Modeling code records:
——————

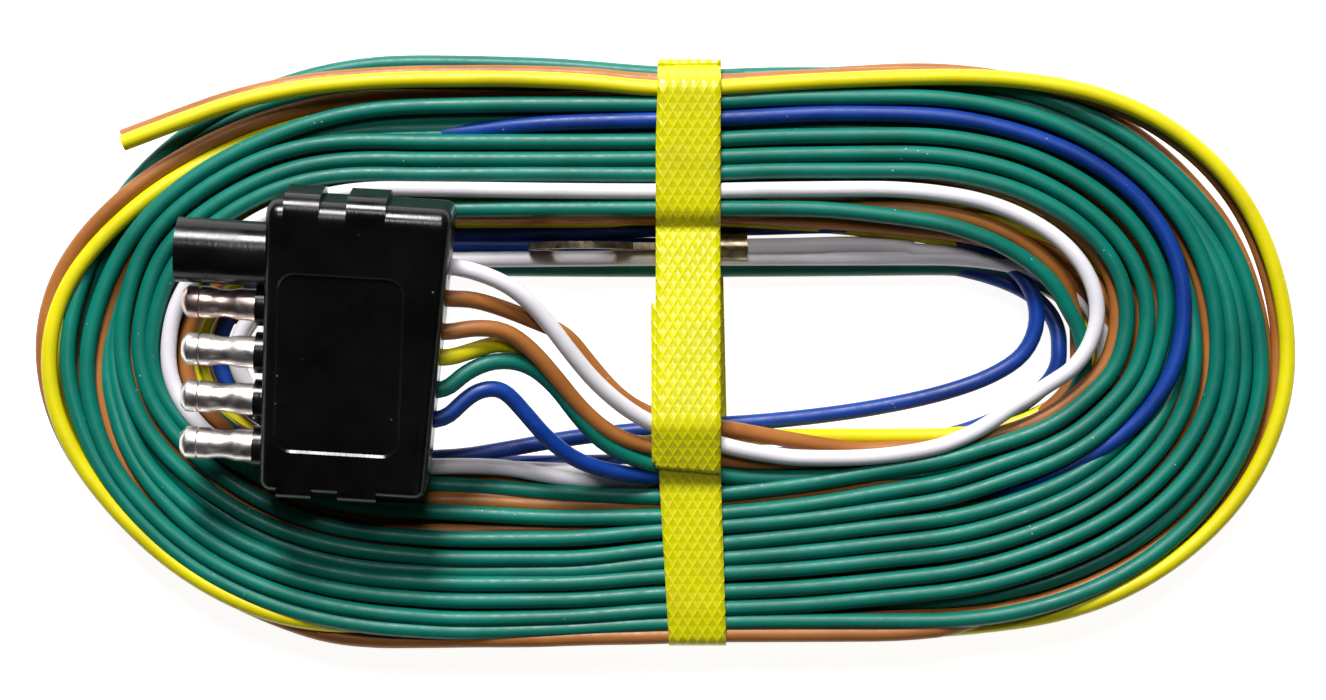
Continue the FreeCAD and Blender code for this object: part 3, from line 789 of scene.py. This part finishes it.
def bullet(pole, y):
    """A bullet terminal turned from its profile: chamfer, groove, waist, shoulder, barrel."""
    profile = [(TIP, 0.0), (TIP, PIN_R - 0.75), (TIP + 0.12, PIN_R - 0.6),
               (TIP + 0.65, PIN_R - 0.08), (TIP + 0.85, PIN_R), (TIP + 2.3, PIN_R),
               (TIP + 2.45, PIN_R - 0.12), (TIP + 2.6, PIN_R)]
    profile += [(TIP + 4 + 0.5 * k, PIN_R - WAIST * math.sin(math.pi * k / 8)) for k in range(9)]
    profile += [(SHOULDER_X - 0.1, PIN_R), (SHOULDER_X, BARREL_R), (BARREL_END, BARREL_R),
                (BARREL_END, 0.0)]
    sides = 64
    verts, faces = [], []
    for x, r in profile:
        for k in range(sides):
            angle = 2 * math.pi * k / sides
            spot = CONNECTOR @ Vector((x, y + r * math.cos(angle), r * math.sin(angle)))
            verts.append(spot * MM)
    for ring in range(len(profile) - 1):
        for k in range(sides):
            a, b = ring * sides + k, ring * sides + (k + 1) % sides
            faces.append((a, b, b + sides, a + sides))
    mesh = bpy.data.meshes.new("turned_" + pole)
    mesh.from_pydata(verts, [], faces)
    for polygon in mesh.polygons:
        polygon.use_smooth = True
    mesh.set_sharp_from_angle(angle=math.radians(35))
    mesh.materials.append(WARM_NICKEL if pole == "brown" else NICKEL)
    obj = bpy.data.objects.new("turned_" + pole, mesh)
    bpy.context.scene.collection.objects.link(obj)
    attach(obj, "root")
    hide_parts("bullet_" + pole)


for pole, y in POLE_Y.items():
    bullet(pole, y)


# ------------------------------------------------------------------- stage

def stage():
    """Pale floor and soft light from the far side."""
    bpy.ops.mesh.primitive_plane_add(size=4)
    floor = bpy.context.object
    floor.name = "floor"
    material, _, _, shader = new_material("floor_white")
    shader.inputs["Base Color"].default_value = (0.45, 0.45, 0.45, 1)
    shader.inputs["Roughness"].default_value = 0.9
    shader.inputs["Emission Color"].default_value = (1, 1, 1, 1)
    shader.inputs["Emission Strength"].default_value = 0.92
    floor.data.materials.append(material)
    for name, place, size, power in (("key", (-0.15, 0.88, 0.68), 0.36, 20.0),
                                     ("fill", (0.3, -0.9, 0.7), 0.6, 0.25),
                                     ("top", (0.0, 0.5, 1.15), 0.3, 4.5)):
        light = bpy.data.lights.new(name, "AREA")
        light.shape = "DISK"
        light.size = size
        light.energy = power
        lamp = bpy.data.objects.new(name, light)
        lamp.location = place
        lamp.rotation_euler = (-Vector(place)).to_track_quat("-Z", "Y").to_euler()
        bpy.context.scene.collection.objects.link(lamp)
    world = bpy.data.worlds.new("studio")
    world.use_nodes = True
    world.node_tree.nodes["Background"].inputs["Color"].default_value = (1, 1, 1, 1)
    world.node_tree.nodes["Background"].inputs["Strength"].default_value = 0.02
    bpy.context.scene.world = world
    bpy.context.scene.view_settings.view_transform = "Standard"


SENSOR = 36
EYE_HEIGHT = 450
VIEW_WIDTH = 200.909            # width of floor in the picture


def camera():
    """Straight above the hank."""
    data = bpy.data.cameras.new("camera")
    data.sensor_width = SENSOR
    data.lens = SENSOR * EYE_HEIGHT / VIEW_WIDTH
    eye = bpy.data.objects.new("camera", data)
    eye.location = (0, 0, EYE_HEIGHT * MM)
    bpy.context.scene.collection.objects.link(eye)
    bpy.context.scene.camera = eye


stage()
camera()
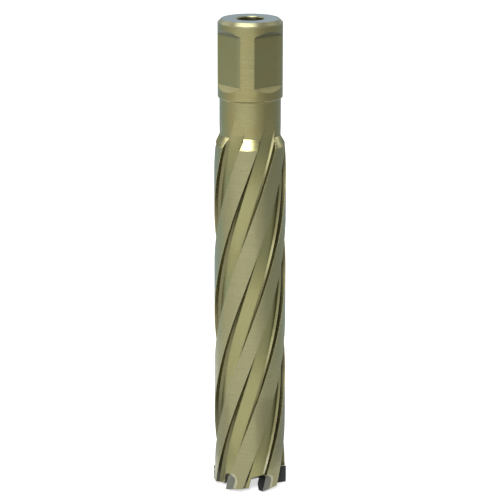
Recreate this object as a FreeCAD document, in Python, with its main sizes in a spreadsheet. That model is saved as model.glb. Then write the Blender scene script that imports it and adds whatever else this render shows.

——————

● **Stated problem**
The records above should be restated word for word, please.

● **Solution for this exercise**
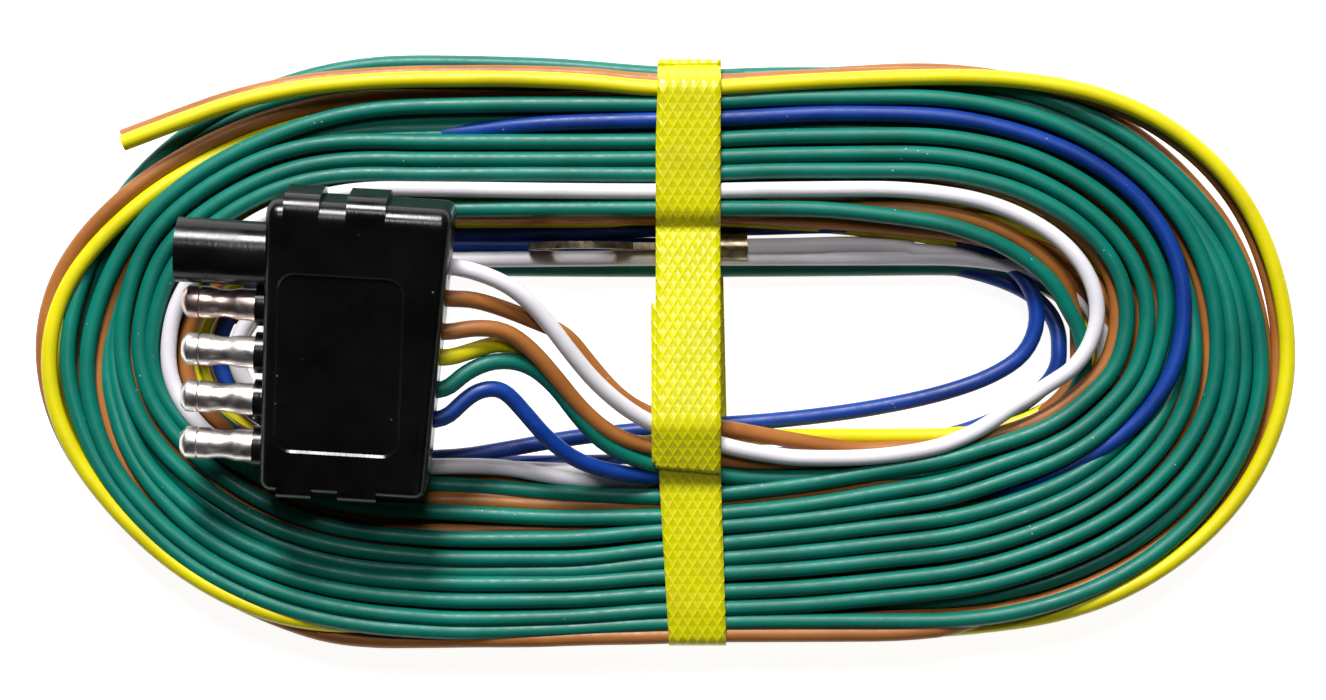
Continue the FreeCAD and Blender code for this object: part 3, from line 789 of scene.py. This part finishes it.
def bullet(pole, y):
    """A bullet terminal turned from its profile: chamfer, groove, waist, shoulder, barrel."""
    profile = [(TIP, 0.0), (TIP, PIN_R - 0.75), (TIP + 0.12, PIN_R - 0.6),
               (TIP + 0.65, PIN_R - 0.08), (TIP + 0.85, PIN_R), (TIP + 2.3, PIN_R),
               (TIP + 2.45, PIN_R - 0.12), (TIP + 2.6, PIN_R)]
    profile += [(TIP + 4 + 0.5 * k, PIN_R - WAIST * math.sin(math.pi * k / 8)) for k in range(9)]
    profile += [(SHOULDER_X - 0.1, PIN_R), (SHOULDER_X, BARREL_R), (BARREL_END, BARREL_R),
                (BARREL_END, 0.0)]
    sides = 64
    verts, faces = [], []
    for x, r in profile:
        for k in range(sides):
            angle = 2 * math.pi * k / sides
            spot = CONNECTOR @ Vector((x, y + r * math.cos(angle), r * math.sin(angle)))
            verts.append(spot * MM)
    for ring in range(len(profile) - 1):
        for k in range(sides):
            a, b = ring * sides + k, ring * sides + (k + 1) % sides
            faces.append((a, b, b + sides, a + sides))
    mesh = bpy.data.meshes.new("turned_" + pole)
    mesh.from_pydata(verts, [], faces)
    for polygon in mesh.polygons:
        polygon.use_smooth = True
    mesh.set_sharp_from_angle(angle=math.radians(35))
    mesh.materials.append(WARM_NICKEL if pole == "brown" else NICKEL)
    obj = bpy.data.objects.new("turned_" + pole, mesh)
    bpy.context.scene.collection.objects.link(obj)
    attach(obj, "root")
    hide_parts("bullet_" + pole)


for pole, y in POLE_Y.items():
    bullet(pole, y)


# ------------------------------------------------------------------- stage

def stage():
    """Pale floor and soft light from the far side."""
    bpy.ops.mesh.primitive_plane_add(size=4)
    floor = bpy.context.object
    floor.name = "floor"
    material, _, _, shader = new_material("floor_white")
    shader.inputs["Base Color"].default_value = (0.45, 0.45, 0.45, 1)
    shader.inputs["Roughness"].default_value = 0.9
    shader.inputs["Emission Color"].default_value = (1, 1, 1, 1)
    shader.inputs["Emission Strength"].default_value = 0.92
    floor.data.materials.append(material)
    for name, place, size, power in (("key", (-0.15, 0.88, 0.68), 0.36, 20.0),
                                     ("fill", (0.3, -0.9, 0.7), 0.6, 0.25),
                                     ("top", (0.0, 0.5, 1.15), 0.3, 4.5)):
        light = bpy.data.lights.new(name, "AREA")
        light.shape = "DISK"
        light.size = size
        light.energy = power
        lamp = bpy.data.objects.new(name, light)
        lamp.location = place
        lamp.rotation_euler = (-Vector(place)).to_track_quat("-Z", "Y").to_euler()
        bpy.context.scene.collection.objects.link(lamp)
    world = bpy.data.worlds.new("studio")
    world.use_nodes = True
    world.node_tree.nodes["Background"].inputs["Color"].default_value = (1, 1, 1, 1)
    world.node_tree.nodes["Background"].inputs["Strength"].default_value = 0.02
    bpy.context.scene.world = world
    bpy.context.scene.view_settings.view_transform = "Standard"


SENSOR = 36
EYE_HEIGHT = 450
VIEW_WIDTH = 200.909            # width of floor in the picture


def camera():
    """Straight above the hank."""
    data = bpy.data.cameras.new("camera")
    data.sensor_width = SENSOR
    data.lens = SENSOR * EYE_HEIGHT / VIEW_WIDTH
    eye = bpy.data.objects.new("camera", data)
    eye.location = (0, 0, EYE_HEIGHT * MM)
    bpy.context.scene.collection.objects.link(eye)
    bpy.context.scene.camera = eye


stage()
camera()
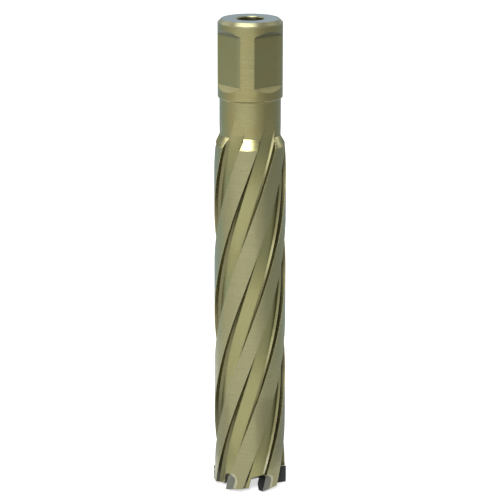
Recreate this object as a FreeCAD document, in Python, with its main sizes in a spreadsheet. That model is saved as model.glb. Then write the Blender scene script that imports it and adds whatever else this render shows.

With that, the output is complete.